Recenzja SBB "Za linią horyzontu": Wierni sobie
Tomek Doksa
Starsi z nowej płyty SBB na pewno się ucieszą, młodsi - mam nadzieję, że chociaż poznają.
Dwa miesiące przed premierą "Za linią horyzontu", na pytanie: "co robi SBB w programie OFF Festivalu?", odpowiadałem: "to samo co The Kills albo Napalm Death". Młodzi mieli z zapowiedzią koncertu SBB w Katowicach duży problem, w końcu kiedy ukazywała się pierwsza płyta tego zespołu, wielu z ich rodziców nawet nie miało jeszcze zakładania rodziny w swoich planach. Powtórka z koncertowej rozrywki i zadawania egzystencjalnych pytań nastąpiła chwilę później przy okazji Męskiego Grania - tam SBB zagrało ponownie, tyle że tutaj o zrozumienie ze strony dwudziesto- czy trzydziestoletniej widowni było już łatwiej. Na scenie rockowych weteranów wspierali bowiem reprezentanci nowej muzycznej zmiany - m.in. Krime, Hatti Vatti i Włodi, wspólnymi siłami fundując fascynującą i międzypokoleniową przygodę.

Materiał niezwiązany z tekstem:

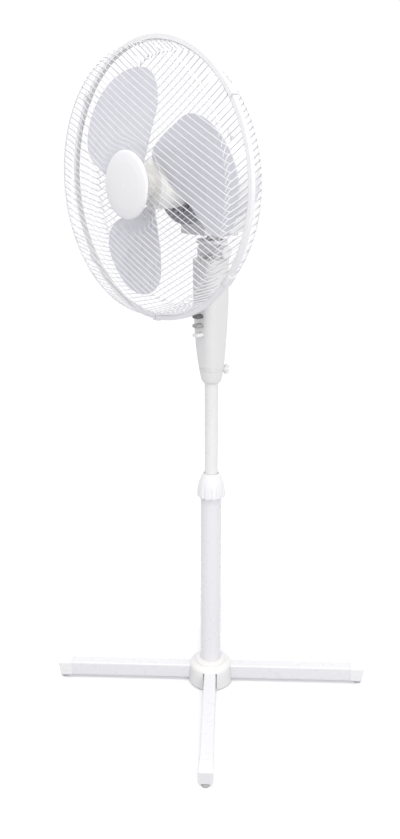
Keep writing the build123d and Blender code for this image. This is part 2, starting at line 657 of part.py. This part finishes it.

Z tym spotkaniem "ponad metrykami" wiązałem nawet spore nadzieje - może nie spodziewałem się całej płyty nagranej w tak wieloosobowej i eklektycznej konfiguracji, ale przynajmniej jakiegoś wkładu ze strony młodych muzyków, którzy w ciekawy sposób przenieśli SBB do czasów współczesnych. Tego na "Za linią horyzontu" jednak nie ma. Józef Skrzek, Apostolis Anthimos i Jerzy Piotrowski wymyślili sobie, że wrócą w oryginalnym składzie i ja ten powrót szanuję.
SBB to nie zespół mojego pokolenia, na "Odwiecznych wojowników" i "Suitę nr 9" czekają słuchacze starsi i dużo bardziej oddani rockowemu rzemiosłu ode mnie. Szkoda mi jednak tego momentu, kiedy przez jednych już zapomniany, innym w ogóle nieznany zespół, wyświetla się na fajnych, masowych imprezach i nie korzysta z okazji, by ten być może rodzący się na OFFie czy Męskim Graniu delikatny flirt z młodym pokoleniem, przełożyć na coś większego.
Powrotna płyta SBB to dzieło wymagające przede wszystkim czasu, o którego sile przekonają się najlepiej słuchacze cierpliwi, ceniący sobie albumy jako dzieła zamknięte. W młodym pokoleniu coraz trudniej takich spotkać. Ale wierzę, że mimo braku odwołań do ostatnich koncertowych poczynań SBB, "Za linią horyzontu" będzie też okazją do zapoznania się ze studyjną twórczością zespołu również dla tych, którym do tej pory nie było z nim po drodze. Jasne, dużo lepiej dla nich byłoby, gdyby w numerze "Najwyższy czas" rapował choćby Włodi (a naprawdę można to sobie tutaj wyobrazić), ale też z drugiej strony wyraźnie na na tej płycie słychać, że w studiu panowie z SBB chcą jednak przede wszystkim pozostać wierni sobie. Pod tym względem, dla młodych to też powinna być ciekawa lekcja.